* **Problem description**
In the listing below, find the line with "0.50), (30, 0.52)]", then repeat exactly every line from the top through that one.

* **Data shown**
--- Begin ---
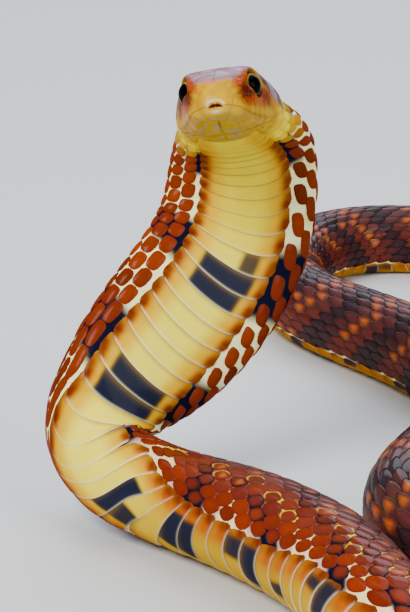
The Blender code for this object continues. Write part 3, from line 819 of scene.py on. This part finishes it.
def openEyes(points):
    # The skin dips under each eyeball, inside a raised ring. Returned with the ring and the dip.
    ring, opened = np.zeros((2,) + headS.shape)
    for sign in (1, -1):
        axis = eyeAxis(sign)
        away = points - pairedPoint(eyePlace, sign)
        along = away @ axis
        out = np.linalg.norm(away - along[..., None] * axis, axis=-1)
        near = (along > -0.6) & (out < 5)
        socket = np.sqrt(np.maximum(eyeRadius ** 2 - np.minimum(out, eyeRadius) ** 2, 0)) - 0.35
        opening = np.where(near, 1 - ramp(out, *lidRadii), 0)
        raised = np.where(near, bump(out - ringRadius, 0.2), 0)
        points = points - axis * (np.maximum(along - socket, 0) * opening - 0.12 * raised)[..., None]
        ring = ring + raised
        opened = opened + opening
    return points, ring, opened


# Stains of the head, the same on both sides: centre, size, how flat, colour and strength.
headStains = [
    ((2.0, 0.37), (0.9, 0.05), 4, (240, 196, 20), 0.85),
    ((5.2, 0.42), (3.5, 0.150), 4, (158, 46, 0), 0.95),
    ((5.0, 0.44), (3.0, 0.120), 2, (76, 12, 0), 1.0),
    ((6.0, 0.290), (4.4, 0.050), 4, (176, 66, 12), 0.95),
    ((11.0, 0.262), (3.4, 0.018), 4, (158, 92, 56), 0.70),
    ((14.6, 0.49), (3.8, 0.075), 4, (128, 34, 4), 0.92),
    ((15.4, 0.375), (1.5, 0.035), 2, (87, 40, 36), 0.85),
    ((19.5, 0.50), (2.6, 0.035), 4, (196, 122, 30), 0.60),
]
# The edge of the crown, as the share round the head at each arc length.
crownEdge = [(0, 0.20), (3, 0.245), (9, 0.265), (13, 0.29), (15, 0.37), (18, 0.45), (24, 0.50), (30, 0.52)]


def headTint(shown):
    s, side, x, y = headS, headSide, behindTip, toLeft
    # A yellow face, paler and finely lined on the lower jaw.
    face = blend((202, 152, 0), (228, 180, 0), ramp(wobble(x * 0.8, y * 0.9, 1.3), -0.4, 0.8))
    lower = ramp(-overMouth, 0.1, 0.7) * (1 - ramp(s, 13, 17)) * shown.jaw
    wavy = 0.5 + 0.5 * np.sin(overMouth * 11.4 + 1.3 * np.sin(y * 1.9) + 0.8 * np.sin(s * 1.3 + y))
    palePlace = bump(y, 0.8) * bump(overMouth + 0.9, 0.22) * shown.tip
    # The crown: grey-lilac brown with patches of painted lilac sheen, meeting the yellow snout in a pink
    # line.
    crownFront = 1.9 + 26 * headTurn ** 2
    outside = side - keyed(s, crownEdge)
    crown = ramp(s - crownFront, -0.25, 0.35) * (1 - ramp(outside, -0.012, 0.02))
    crownTint = painted(
        (158, 122, 130),
        ((112, 84, 82), ramp(s, 5, 17) * 0.8),
        # Patches of painted lilac sheen over the crown's brown.
        ((186, 178, 208), ramp(wobble(x * 0.9, y * 0.8, 4.0), -0.2, 0.9) * 0.6))
    colour = painted(
        face,
        ((196, 158, 10), ramp(side, 0.62, 0.8) * ramp(-overMouth, 0.5, 1.8) * 0.8),
        ((166, 144, 132), lower * ramp(wavy, 0.74, 1.0) * 0.55),
        ((255, 241, 200), palePlace * 0.5),
        (crownTint, crown),
        ((200, 122, 112), bump(s - crownFront, 0.42) * (1 - ramp(outside, -0.01, 0.03)) * 0.8))
    # Stains of brow, loreal and cheek, and orange streaks on the upper lip below the eye.
    patchy = 1.08 + 0.28 * wobble(s * 3.1, side * 46, 0.7)
    for centre, size, power, stain, strength in headStains:
        colour = blend(colour, stain, softSpot(s, side, centre, size, power) * strength * patchy)
    streak = 0.55 + 0.45 * np.sin(s * 5.2 + 1.5 * np.sin(side * 60))
    beneath = np.clip(softSpot(s, side, (8.4, 0.548), (5.6, 0.045), 4) * streak * 1.4, 0, 1)
    corner = blend((246, 210, 0), (240, 208, 6), ramp(side, 0.7, 0.85))
    line = np.where((upFromTip > 3.2) & (s > 3), 0.5, 0.22) * shown.rear
    grooveTint = painted((150, 96, 50), ((96, 72, 74), crown), ((150, 112, 70), lower))
    suture = (shieldName == "upperLabial") & (s > 6) & (s < 16)
    # A painted sheen of light on the right cheek, the neck's corners, the nape, then grooves, folds and
    # openings.
    return painted(
        colour,
        ((182, 62, 4), beneath * 0.95),
        # Painted sheen on the right cheek only.
        ((188, 164, 176), softSpot(s, -headTurn, (9.0, 0.60), (4.0, 0.10)) * 0.3),
        (corner, ramp(s, 19, 24) * ramp(side, 0.50, 0.56)),
        ((74, 50, 42), ramp(s, 23, 27) * (1 - ramp(side, 0.40, 0.50))),
        (grooveTint, shown.groove * line),
        ((96, 34, 14), shown.groove * suture * 0.6),
        ((150, 100, 50), shown.mouth * 0.25),
        ((120, 86, 56), shown.mental * ramp(s, 2.4, 3.2) * (1 - ramp(s, 5, 6)) * 0.7),
        # Painted olive-gold shade along the throat folds.
        ((140, 98, 34), shown.fold * 0.6),
        ((255, 222, 200), shown.notchRim * 0.65),
        ((107, 30, 40), shown.notch * 1.3),
        ((40, 18, 12), shown.nostril),
        ((120, 60, 28), shown.ring * 0.5),
        # Painted shade where the skin dips under each eyeball.
        ((22, 14, 12), shown.opened))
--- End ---
* **Full solution**
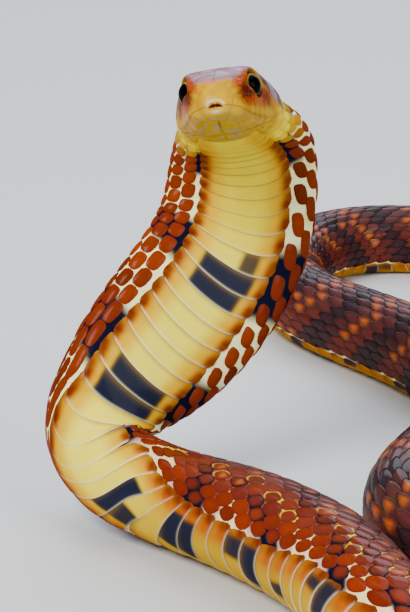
The Blender code for this object continues. Write part 3, from line 819 of scene.py on. This part finishes it.
def openEyes(points):
    # The skin dips under each eyeball, inside a raised ring. Returned with the ring and the dip.
    ring, opened = np.zeros((2,) + headS.shape)
    for sign in (1, -1):
        axis = eyeAxis(sign)
        away = points - pairedPoint(eyePlace, sign)
        along = away @ axis
        out = np.linalg.norm(away - along[..., None] * axis, axis=-1)
        near = (along > -0.6) & (out < 5)
        socket = np.sqrt(np.maximum(eyeRadius ** 2 - np.minimum(out, eyeRadius) ** 2, 0)) - 0.35
        opening = np.where(near, 1 - ramp(out, *lidRadii), 0)
        raised = np.where(near, bump(out - ringRadius, 0.2), 0)
        points = points - axis * (np.maximum(along - socket, 0) * opening - 0.12 * raised)[..., None]
        ring = ring + raised
        opened = opened + opening
    return points, ring, opened


# Stains of the head, the same on both sides: centre, size, how flat, colour and strength.
headStains = [
    ((2.0, 0.37), (0.9, 0.05), 4, (240, 196, 20), 0.85),
    ((5.2, 0.42), (3.5, 0.150), 4, (158, 46, 0), 0.95),
    ((5.0, 0.44), (3.0, 0.120), 2, (76, 12, 0), 1.0),
    ((6.0, 0.290), (4.4, 0.050), 4, (176, 66, 12), 0.95),
    ((11.0, 0.262), (3.4, 0.018), 4, (158, 92, 56), 0.70),
    ((14.6, 0.49), (3.8, 0.075), 4, (128, 34, 4), 0.92),
    ((15.4, 0.375), (1.5, 0.035), 2, (87, 40, 36), 0.85),
    ((19.5, 0.50), (2.6, 0.035), 4, (196, 122, 30), 0.60),
]
# The edge of the crown, as the share round the head at each arc length.
crownEdge = [(0, 0.20), (3, 0.245), (9, 0.265), (13, 0.29), (15, 0.37), (18, 0.45), (24, 0.50), (30, 0.52)]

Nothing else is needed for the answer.